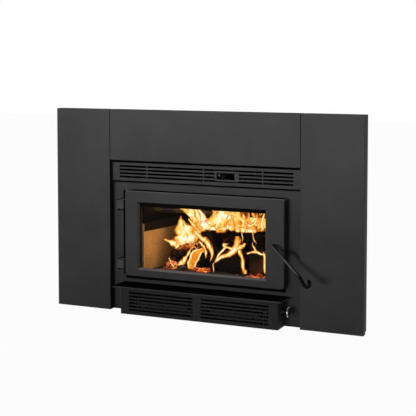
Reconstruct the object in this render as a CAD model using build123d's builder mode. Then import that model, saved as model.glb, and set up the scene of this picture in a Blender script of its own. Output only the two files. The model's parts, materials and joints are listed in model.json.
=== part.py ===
from build123d import *
import os
from math import cos, hypot, radians, sin, tan

os.makedirs("parts", exist_ok=True)

# A wood-burning fireplace insert: a steel firebox in a convection casing, a hinged
# glass door, a blower under the door and a three-piece surround.
# Millimetres. The origin is on the hearth, under the middle of the surround, in the
# plane of the wall. +X is right seen from the room, +Y into the fireplace, +Z up.

# ---------------------------------------------------------------- driving sizes
# surround
surround_width = 1219.0
surround_height = 762.0
surround_depth = 38.0
panel_sheet = 2.0
fold_radius = 2.6
opening_width = 758.0
seam_gap = 1.0
foot_notch_depth = 12.0
foot_notch_height = 10.0
top_panel_clearance = 1.0

# insert front plate
plate_overlap = 26.0
plate_rise = 30.0
plate_thickness = 6.0
plate_recess = 28.0
fire_opening_radius = 6.0
fire_opening_lap = 4.0
fire_opening_sill_lap = 2.0
air_outlet_margin = 52.5
air_outlet_sill = 8.0
air_outlet_head = 10.0
air_inlet_margin = 23.0
air_inlet_sill = 14.0
air_inlet_head = 12.0

# top grille and air control
grille_height = 78.0
grille_gap = 31.5
grille_depth = 10.0
grille_sheet = 1.5
grille_fold_radius = 2.2
grille_side_border = 29.0
grille_slot_height = 7.0
grille_slot_pitch = 13.2
grille_top_border = 22.0
grille_rows = 4
grille_outer_column = 118.0
mullion_width = 4.0
support_width = 3.0
support_outer_inset = 66.0
support_left_inset = 31.0
support_right_inset = 41.0
bezel_left = 46.0
bezel_rise = 16.5
bezel_width = 95.0
bezel_height = 37.0
bezel_margin = 7.0
bezel_head_margin = 6.0
bezel_screw_margin = 17.0
bezel_thickness = 2.5
bezel_corner_radius = 1.6
bezel_chamfer = 0.8
control_end_gap = 8.0
control_rise = 15.5
control_knob_radius = 5.0
control_knob_rounding = 1.6
control_stem_radius = 3.0
control_reach = 6.0

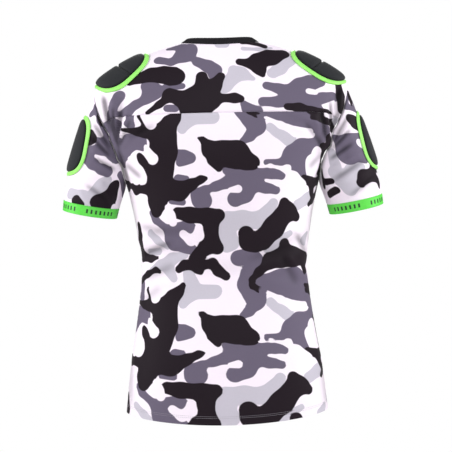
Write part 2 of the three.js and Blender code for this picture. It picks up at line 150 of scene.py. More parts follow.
# The body as rings from the neck seam to the hem, as the CAD model has them: the height at the side, at the
# middle of the back and of the front, the half width, the reach back and forward, and how square the ring is.
ringColumns = ["side", "backZ", "frontZ", "half", "back", "front", "square"]
rings = np.array([
    [0, -10, -66, 73, 64, 60, 2],  # neck seam
    [-15, -60, -110, 124, 84, 84, 2],  # yoke
    [-44, -110, -152, 186, 98, 102, 2.1],  # shoulder
    [-80, -156, -190, 233, 106, 112, 2.3],  # shoulder tip
    [-118, -196, -224, 237, 109, 117, 2.4],  # upper armhole
    [-172, -232, -254, 218, 108, 119, 2.4],  # middle armhole
    [-222, -264, -280, 194, 104, 118, 2.4],  # lower armhole
    [-260, -290, -302, 180, 100, 116, 2.4],  # underarm
    [-306, -326, -334, 169, 93, 112, 2.4],  # ribs
    [-352, -364, -368, 161, 84, 106, 2.35],  # lower ribs
    [-402, -409, -410, 154, 78, 101, 2.3],  # waist
    [-466, -471, -470, 158, 82, 99, 2.3],  # below waist
    [-538, -544, -541, 168, 95, 101, 2.3],  # hip
    [-612, -621, -615, 180, 106, 102, 2.3],  # lower hip
    [-684, -700, -688, 188, 110, 100, 2.3],  # hem
])
hemRing = len(rings) - 1
tipRing = 3
underarmRing = 7
yokeArmholeRing = 4.4
yokeSeamZ = -138
armholeOpen = math.radians(26)

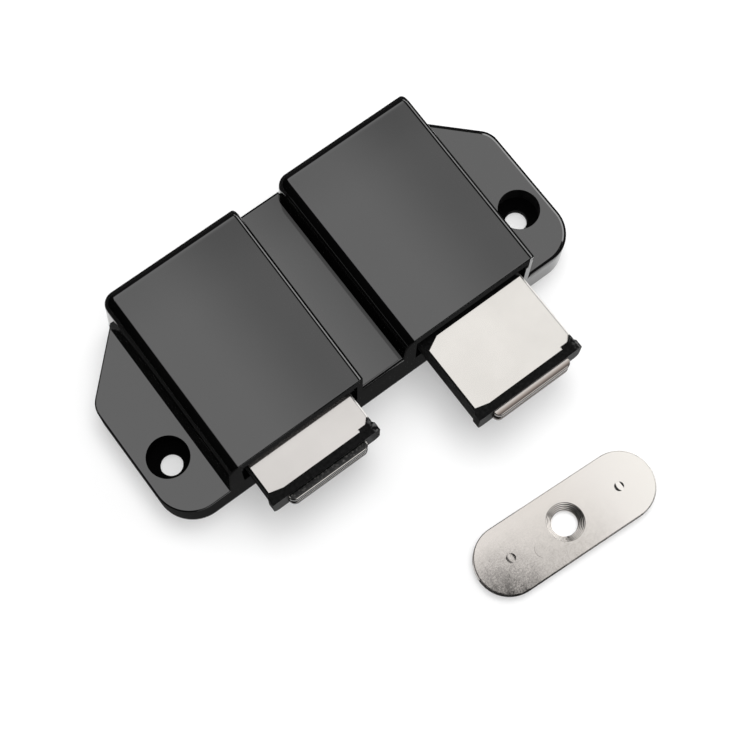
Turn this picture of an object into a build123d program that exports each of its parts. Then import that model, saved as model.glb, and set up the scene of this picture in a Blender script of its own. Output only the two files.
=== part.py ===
from build123d import *
import os
from math import asin, atan2, cos, degrees, pi, radians, sin, sqrt, tan

# Double touch latch (magnetic catch) with its loose strike plate.
# Millimetres, +Z up. The mounting face is z = 0 and the origin is midway
# between the two screw holes. The plungers come out towards -Y.

# ---- housing -------------------------------------------------------------
hole_spacing = 82.6        # between the two screw holes
hole_setback = 12.2        # front face to the line of the screw holes
housing_depth = 41.4       # front face to back face
block_pitch = 39.4         # between the centre lines of the two blocks
block_left = 15.45         # centre line to the left wall, under its rounded edge
block_right = 14.3         # centre line to the upright right wall, at the front
right_flare = 0.5          # right wall further out at the back
block_height = 19.0        # mounting face to the flat top of a block
block_draft = 4.5          # degrees, left and back walls of a block
edge_round = 2.5           # radius along the left and back of the flat top
right_round = 0.7          # radius along its right side
back_corner_r = 2.7        # upright back corners of a block
strip_height = 12.0        # lower strip between the blocks
strip_round = 0.8          # rolled front and back edges of the strip
ear_height = 7.1           # thickness of an ear
ear_margin = 5.8           # screw hole to the outer edge of an ear
ear_side_length = 28.3     # straight outer edge, front face to the slanted back edge
ear_slant = 45.0           # degrees, slanted back edge of an ear
ear_front_r = 7.3          # front corner of an ear
ear_back_r = 4.5           # corner between outer edge and slanted edge
wall = 1.6                 # general wall thickness
right_wall = 1.2           # steep right wall of a block
mouth_side = 1.3           # opening beside a plunger
lintel = 2.7               # front wall over a plunger
roof = 1.8                 # thickness over the plungers
rib = 1.2                  # thickness of the guide ribs
rib_count = 5              # upright guide ribs on each side of a plunger
rib_root = 0.2             # how far ribs and pins run into the walls
edge_break = 0.3           # small radius on outer plastic edges

# ---- screw holes ---------------------------------------------------------
screw_bore_d = 4.4         # clearance bore for the screw shank
screw_head_d = 8.3         # recess for a countersunk head
screw_floor = 1.2          # plastic left under the head cone
screw_boss_wall = 1.4      # wall of the boss round the recess

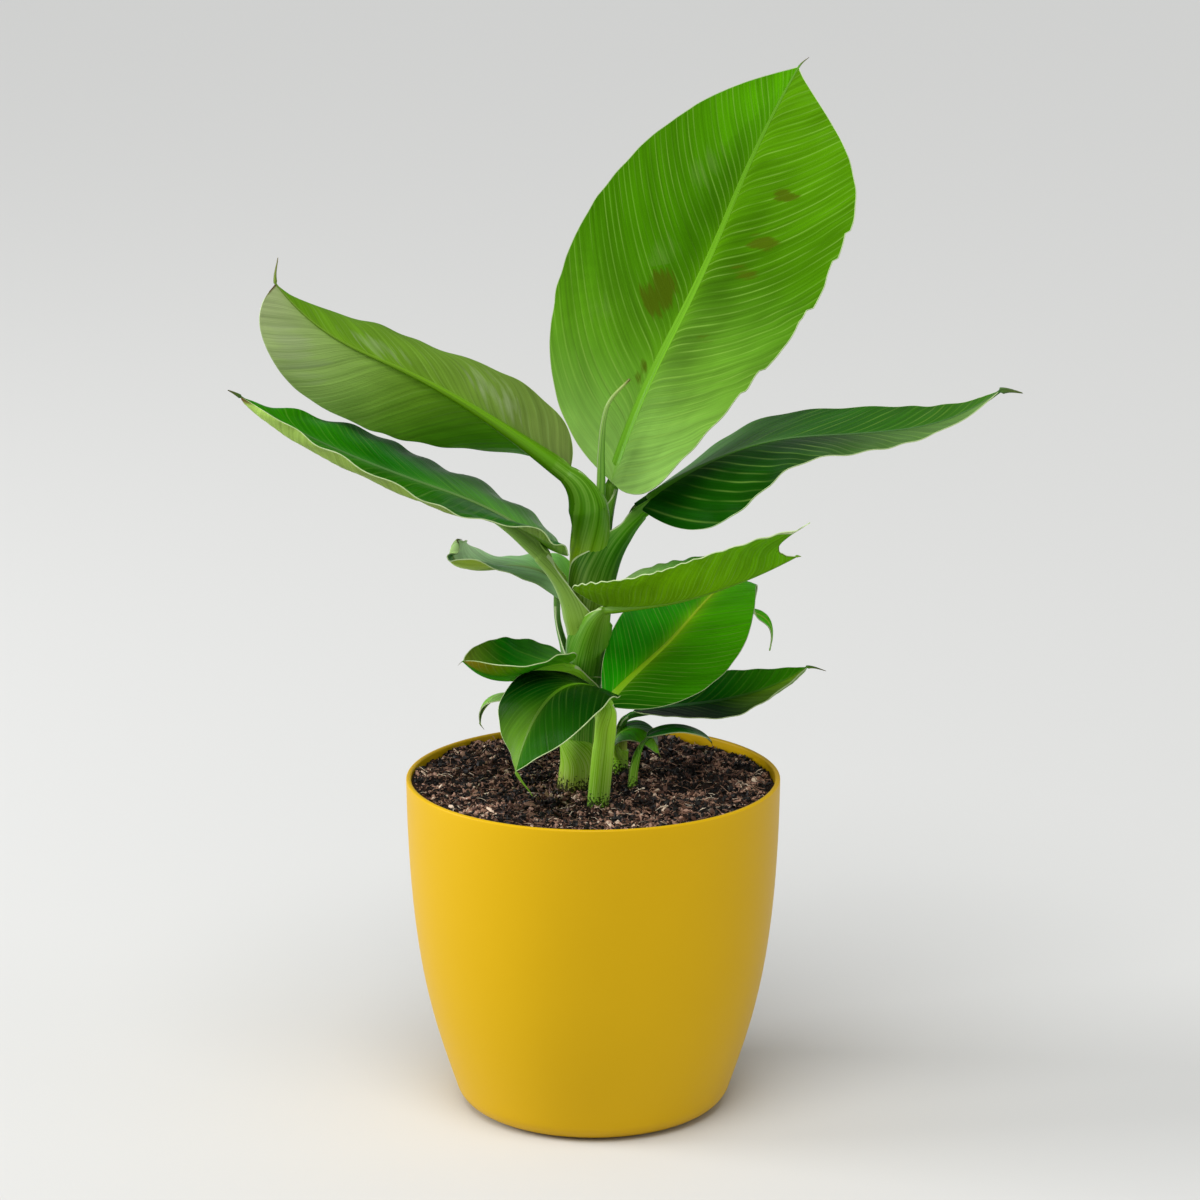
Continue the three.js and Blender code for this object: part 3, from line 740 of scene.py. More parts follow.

====

#### [Do this]
Look for the word "files" in every line of the listing and copy the lines that have it.

#### [Answer to the problem]
Reconstruct the object in this render as a CAD model using build123d's builder mode. Then import that model, saved as model.glb, and set up the scene of this picture in a Blender script of its own. Output only the two files. The model's parts, materials and joints are listed in model.json.
Turn this picture of an object into a build123d program that exports each of its parts. Then import that model, saved as model.glb, and set up the scene of this picture in a Blender script of its own. Output only the two files.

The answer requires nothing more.